Dalam konteks ini, penting untuk memahami batas waktu yang diberikan. Wajib Pajak yang melakukan pembetulan SPT harus memperhatikan masa waktu sanksi jatuh tempo selama 24 bulan, sebagaimana diatur dalam Pasal 8 ayat 2 dan 2a. Tarif penghitungan sanksi atas pembetulan SPT juga mengacu pada Pasal 8 ayat 2b, dimana ditetapkan penambahan sebesar 5% pada suku bunga acuan.

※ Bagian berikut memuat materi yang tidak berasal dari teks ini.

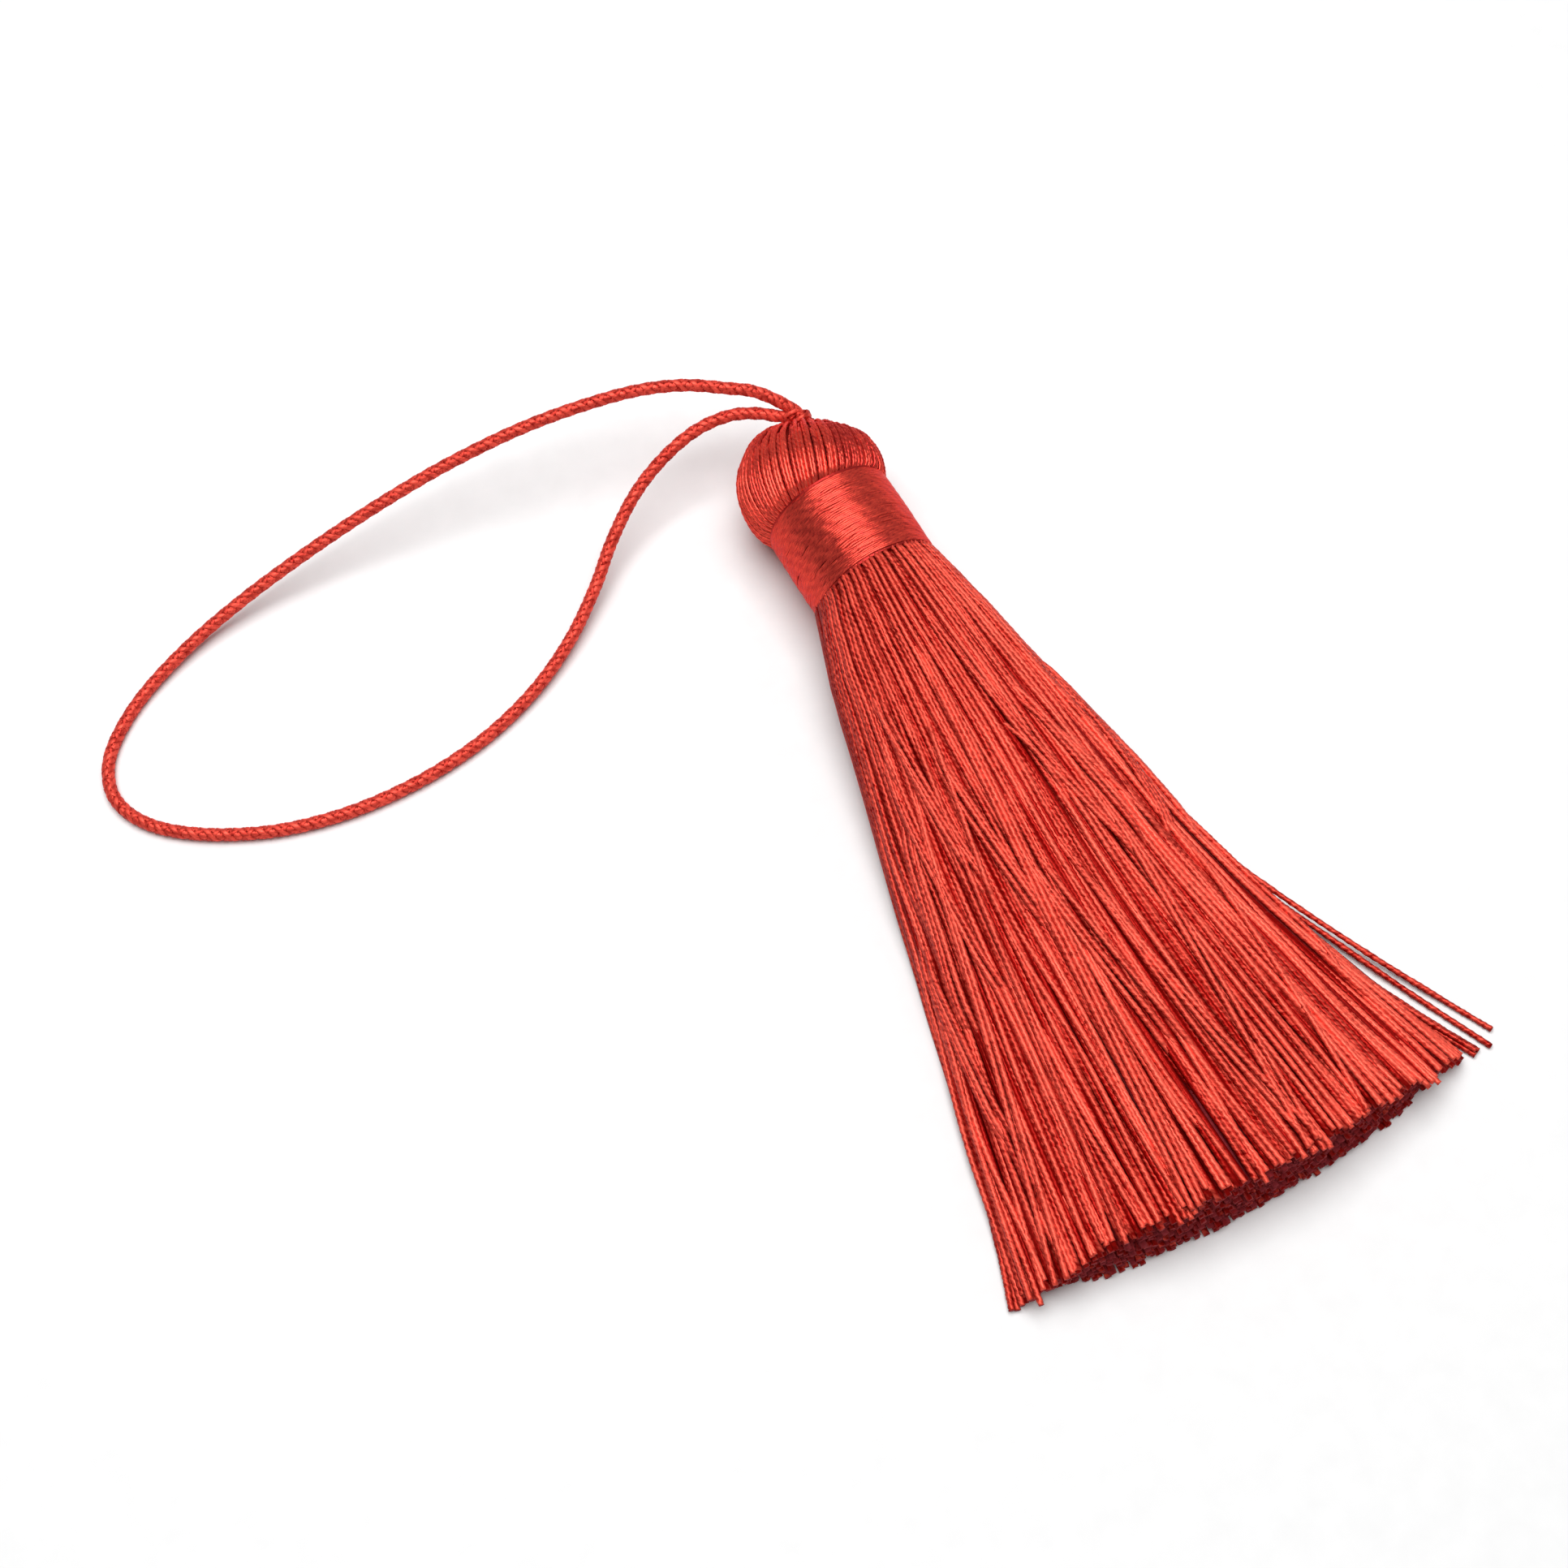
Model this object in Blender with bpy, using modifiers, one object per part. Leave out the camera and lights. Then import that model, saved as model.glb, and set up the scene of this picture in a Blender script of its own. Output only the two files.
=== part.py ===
"""Red silk tassel, lying on a level surface with its hanging loop spread out beside it.

Units are metres. +Z is up, the surface is Z = 0, and +Y points from the hem to the head.
Inside this file the tassel is laid out from the tip of its head: `below` is a distance from that
tip towards the hem, and X is measured from the tassel's own centre line. Every object is then
placed at TIP, which puts the middle of the tassel's footprint at the origin.
"""
import math
import random
from collections import namedtuple

import bmesh
import bpy
from mathutils import Vector

MM = 0.001
SHARP_ANGLE = math.radians(40)
MERGE_DISTANCE = 0.0001 * MM
CUT_TOLERANCE = 0.00001 * MM

# Place of the head's tip, seen from the middle of the footprint
TIP = Vector((-1.7 * MM, 39.27 * MM, 0.0))

# Head: a ball of thread folded over the loop, with a small flat spot where it rests
HEAD_RADIUS = 6.7 * MM
HEAD_HALF_HEIGHT = 6.3 * MM
HEAD_SINK = 0.25 * MM
AXIS_HEIGHT = HEAD_RADIUS - HEAD_SINK
HEAD_CENTRE = Vector((-0.15 * MM, -6.5 * MM, AXIS_HEIGHT))
HEAD_MERIDIANS = 30
HEAD_RINGS = 16

# Funnel at the head's top, where the cord comes out; the head lies a little askew
FUNNEL_YAW = math.radians(24)
FUNNEL_PITCH = math.radians(13)
FUNNEL_DEPTH = 1.1 * MM
FUNNEL_SPREAD = math.radians(15)
NOTCH_DEPTH = 0.5 * MM
NOTCH_SPREAD = math.radians(22)
NOTCH_REACH = math.radians(50)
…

Mengingat kompleksitas aturan perpajakan, DJP memberikan himbauan kepada Wajib Pajak untuk mencegah terjadinya kesalahan dalam pelaporan SPT. Langkah-langkah pencegahan ini dapat membantu menjaga integritas dan kepatuhan terhadap peraturan perpajakan. Pertama, pemahaman mendalam terhadap aturan perpajakan yang berlaku perlu dimiliki oleh Wajib Pajak. Ini mencakup pemahaman jenis transaksi yang dikenakan pajak, klasifikasi penghasilan, dan ketentuan pelaporan. Kedua, jika merasa kurang yakin atau menghadapi kompleksitas tertentu, Wajib Pajak disarankan untuk berkonsultasi dengan profesional perpajakan. Konsultasi ini dapat membantu memastikan bahwa pelaporan pajak dilakukan dengan benar dan sesuai dengan ketentuan yang berlaku. Ketiga, memanfaatkan layanan elektronik yang disediakan oleh DJP untuk memudahkan proses pelaporan pajak. Wajib Pajak dihimbau untuk memanfaatkan layanan ini guna meminimalkan risiko kesalahan dalam pengisian SPT. Keempat, melakukan rekonsiliasi berkala antara transaksi keuangan dan catatan pajak dapat membantu mendeteksi kesalahan atau ketidaksesuaian sejak dini. Ini juga memastikan bahwa data yang dilaporkan sesuai dengan realitas transaksi yang terjadi. Terakhir, memantau perubahan hukum pajak yang dapat mengalami perubahan dari waktu ke waktu. Wajib Pajak disarankan untuk terus memantau perubahan hukum pajak dan mengadaptasi proses pelaporan mereka sesuai dengan perubahan tersebut.
Melalui langkah-langkah ini, diharapkan Wajib Pajak dapat menghindari kesalahan dalam pelaporan SPT yang dapat berujung pada pembetulan dan konsekuensi hukum yang tidak diinginkan. Pemerintah dan DJP berkomitmen untuk memberikan dukungan dan bimbingan kepada Wajib Pajak agar tetap mematuhi kewajiban perpajakannya dengan benar dan tepat waktu. Kejadian ini menjadi momentum penting bagi semua pihak terkait untuk meningkatkan pemahaman dan kesadaran terkait ketaatan perpajakan. Dengan demikian, dapat diharapkan bahwa kedepannya, kasus serupa dapat diminimalkan, dan kepatuhan pajak dapat menjadi pondasi yang kuat dalam membangun ekonomi yang berkelanjutan.